## What to do
Across the material below, how many lines contain the word "bodies"? Give only the number.

## Source material
----

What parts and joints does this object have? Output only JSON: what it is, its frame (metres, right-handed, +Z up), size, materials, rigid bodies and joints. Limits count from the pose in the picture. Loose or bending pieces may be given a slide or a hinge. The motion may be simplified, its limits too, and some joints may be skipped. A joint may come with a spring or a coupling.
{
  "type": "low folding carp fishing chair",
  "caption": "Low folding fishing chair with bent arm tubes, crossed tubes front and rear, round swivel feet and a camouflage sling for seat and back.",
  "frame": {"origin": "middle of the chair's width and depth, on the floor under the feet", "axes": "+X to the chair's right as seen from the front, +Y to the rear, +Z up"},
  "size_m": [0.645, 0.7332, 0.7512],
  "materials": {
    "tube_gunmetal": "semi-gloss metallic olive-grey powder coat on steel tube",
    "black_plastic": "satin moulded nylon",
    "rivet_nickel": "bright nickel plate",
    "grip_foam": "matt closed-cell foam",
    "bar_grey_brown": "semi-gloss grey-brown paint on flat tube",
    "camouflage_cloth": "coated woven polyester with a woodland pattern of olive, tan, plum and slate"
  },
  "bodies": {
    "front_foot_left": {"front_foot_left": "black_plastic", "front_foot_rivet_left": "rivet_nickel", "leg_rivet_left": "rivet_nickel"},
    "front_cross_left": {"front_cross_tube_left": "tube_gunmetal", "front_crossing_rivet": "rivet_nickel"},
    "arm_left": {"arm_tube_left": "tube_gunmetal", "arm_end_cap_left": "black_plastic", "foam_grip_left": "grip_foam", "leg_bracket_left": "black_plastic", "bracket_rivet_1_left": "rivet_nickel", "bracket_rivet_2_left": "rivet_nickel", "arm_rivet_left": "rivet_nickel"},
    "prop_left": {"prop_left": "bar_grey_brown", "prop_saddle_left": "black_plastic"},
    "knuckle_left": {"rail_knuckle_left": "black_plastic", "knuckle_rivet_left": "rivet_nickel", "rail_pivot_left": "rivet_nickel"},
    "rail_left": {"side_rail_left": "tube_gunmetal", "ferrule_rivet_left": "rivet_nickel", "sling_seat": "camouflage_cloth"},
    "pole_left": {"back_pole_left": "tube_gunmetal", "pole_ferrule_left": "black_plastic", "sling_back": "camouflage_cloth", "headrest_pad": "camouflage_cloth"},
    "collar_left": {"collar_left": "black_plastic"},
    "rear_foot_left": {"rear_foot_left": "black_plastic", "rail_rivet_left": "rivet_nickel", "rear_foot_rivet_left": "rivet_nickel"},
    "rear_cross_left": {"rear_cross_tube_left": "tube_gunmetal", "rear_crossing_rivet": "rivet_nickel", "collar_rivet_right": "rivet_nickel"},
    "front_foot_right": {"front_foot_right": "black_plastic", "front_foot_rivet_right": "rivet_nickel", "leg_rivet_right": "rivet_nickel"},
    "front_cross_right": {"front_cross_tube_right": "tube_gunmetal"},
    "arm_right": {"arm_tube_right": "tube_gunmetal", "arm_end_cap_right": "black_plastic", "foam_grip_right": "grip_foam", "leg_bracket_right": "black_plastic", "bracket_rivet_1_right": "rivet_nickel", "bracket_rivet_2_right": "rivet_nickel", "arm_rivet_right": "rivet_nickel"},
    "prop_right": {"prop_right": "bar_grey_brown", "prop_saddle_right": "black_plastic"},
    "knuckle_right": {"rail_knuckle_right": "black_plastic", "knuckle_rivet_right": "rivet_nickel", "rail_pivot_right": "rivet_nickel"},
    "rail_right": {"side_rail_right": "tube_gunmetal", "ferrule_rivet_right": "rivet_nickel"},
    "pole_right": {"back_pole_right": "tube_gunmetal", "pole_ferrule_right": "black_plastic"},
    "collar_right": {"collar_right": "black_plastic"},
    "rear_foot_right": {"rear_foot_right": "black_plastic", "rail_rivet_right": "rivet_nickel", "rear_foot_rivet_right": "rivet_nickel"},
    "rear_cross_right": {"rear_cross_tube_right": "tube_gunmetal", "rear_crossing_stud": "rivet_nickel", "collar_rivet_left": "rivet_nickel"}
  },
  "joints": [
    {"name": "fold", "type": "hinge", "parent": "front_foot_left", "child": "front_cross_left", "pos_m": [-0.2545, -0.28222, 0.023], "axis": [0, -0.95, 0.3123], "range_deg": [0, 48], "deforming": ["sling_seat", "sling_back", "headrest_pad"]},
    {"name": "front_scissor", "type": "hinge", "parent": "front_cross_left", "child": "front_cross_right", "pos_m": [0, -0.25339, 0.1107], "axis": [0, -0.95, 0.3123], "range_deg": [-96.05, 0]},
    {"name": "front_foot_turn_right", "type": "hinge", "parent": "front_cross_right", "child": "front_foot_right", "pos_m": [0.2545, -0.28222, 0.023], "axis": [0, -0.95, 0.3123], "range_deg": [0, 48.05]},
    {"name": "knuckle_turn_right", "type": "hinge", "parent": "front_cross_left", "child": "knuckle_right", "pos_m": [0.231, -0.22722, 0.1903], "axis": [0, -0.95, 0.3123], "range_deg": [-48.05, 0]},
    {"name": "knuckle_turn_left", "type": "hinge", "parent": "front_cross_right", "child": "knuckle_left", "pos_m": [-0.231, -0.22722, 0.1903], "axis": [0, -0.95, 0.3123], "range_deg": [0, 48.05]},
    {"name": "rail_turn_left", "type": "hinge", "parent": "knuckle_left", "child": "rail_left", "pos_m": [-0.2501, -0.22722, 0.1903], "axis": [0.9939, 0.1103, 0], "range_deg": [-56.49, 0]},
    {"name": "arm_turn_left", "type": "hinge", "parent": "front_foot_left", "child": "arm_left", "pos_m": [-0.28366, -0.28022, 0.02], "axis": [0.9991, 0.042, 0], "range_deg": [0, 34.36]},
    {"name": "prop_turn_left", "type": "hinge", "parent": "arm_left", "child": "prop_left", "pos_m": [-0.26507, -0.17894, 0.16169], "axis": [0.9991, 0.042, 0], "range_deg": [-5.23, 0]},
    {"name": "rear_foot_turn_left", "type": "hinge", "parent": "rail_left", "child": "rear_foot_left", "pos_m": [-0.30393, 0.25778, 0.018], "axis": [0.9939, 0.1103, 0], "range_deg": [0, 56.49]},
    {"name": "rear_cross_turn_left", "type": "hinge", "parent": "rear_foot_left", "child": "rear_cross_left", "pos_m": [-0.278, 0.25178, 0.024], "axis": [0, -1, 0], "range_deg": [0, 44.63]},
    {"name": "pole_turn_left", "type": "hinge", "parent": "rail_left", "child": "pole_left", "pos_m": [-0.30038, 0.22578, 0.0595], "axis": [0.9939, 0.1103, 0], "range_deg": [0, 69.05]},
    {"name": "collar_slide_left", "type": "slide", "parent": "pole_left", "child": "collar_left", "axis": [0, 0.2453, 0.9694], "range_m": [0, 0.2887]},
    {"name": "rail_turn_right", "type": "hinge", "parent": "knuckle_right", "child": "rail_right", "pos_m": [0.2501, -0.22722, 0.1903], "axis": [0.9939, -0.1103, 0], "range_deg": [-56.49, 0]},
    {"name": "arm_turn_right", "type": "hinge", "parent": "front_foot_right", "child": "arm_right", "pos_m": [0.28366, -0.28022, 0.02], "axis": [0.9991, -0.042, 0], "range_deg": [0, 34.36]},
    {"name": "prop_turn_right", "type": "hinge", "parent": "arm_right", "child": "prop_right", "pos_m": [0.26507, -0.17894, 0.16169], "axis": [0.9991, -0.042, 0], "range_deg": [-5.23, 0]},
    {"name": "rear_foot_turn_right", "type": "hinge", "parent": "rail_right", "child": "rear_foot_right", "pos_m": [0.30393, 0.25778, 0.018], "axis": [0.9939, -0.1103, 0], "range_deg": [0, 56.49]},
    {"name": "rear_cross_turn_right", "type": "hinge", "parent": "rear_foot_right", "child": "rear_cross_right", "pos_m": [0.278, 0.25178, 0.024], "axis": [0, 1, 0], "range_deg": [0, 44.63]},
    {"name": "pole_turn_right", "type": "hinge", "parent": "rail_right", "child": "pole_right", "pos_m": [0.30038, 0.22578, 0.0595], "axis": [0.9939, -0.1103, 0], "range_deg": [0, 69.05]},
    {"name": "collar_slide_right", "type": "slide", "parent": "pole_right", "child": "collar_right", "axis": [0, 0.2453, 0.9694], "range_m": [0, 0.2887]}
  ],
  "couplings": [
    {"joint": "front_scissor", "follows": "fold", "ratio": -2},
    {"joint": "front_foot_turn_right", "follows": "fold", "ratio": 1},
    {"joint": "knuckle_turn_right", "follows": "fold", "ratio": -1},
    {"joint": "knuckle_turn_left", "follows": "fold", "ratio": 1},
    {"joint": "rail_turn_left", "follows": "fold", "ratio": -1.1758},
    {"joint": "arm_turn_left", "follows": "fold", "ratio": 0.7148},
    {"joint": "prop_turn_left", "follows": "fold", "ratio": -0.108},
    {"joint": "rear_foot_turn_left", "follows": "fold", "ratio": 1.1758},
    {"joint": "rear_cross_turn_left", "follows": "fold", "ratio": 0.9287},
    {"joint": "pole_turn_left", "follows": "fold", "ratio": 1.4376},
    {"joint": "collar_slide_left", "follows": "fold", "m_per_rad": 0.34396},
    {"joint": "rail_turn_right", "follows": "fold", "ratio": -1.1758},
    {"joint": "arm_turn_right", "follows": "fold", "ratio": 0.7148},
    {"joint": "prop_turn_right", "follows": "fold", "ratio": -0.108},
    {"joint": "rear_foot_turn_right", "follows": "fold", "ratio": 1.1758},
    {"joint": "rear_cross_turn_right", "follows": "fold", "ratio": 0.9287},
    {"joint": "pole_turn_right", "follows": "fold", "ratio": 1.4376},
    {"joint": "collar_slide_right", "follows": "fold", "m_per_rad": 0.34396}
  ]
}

----

## Completed task
2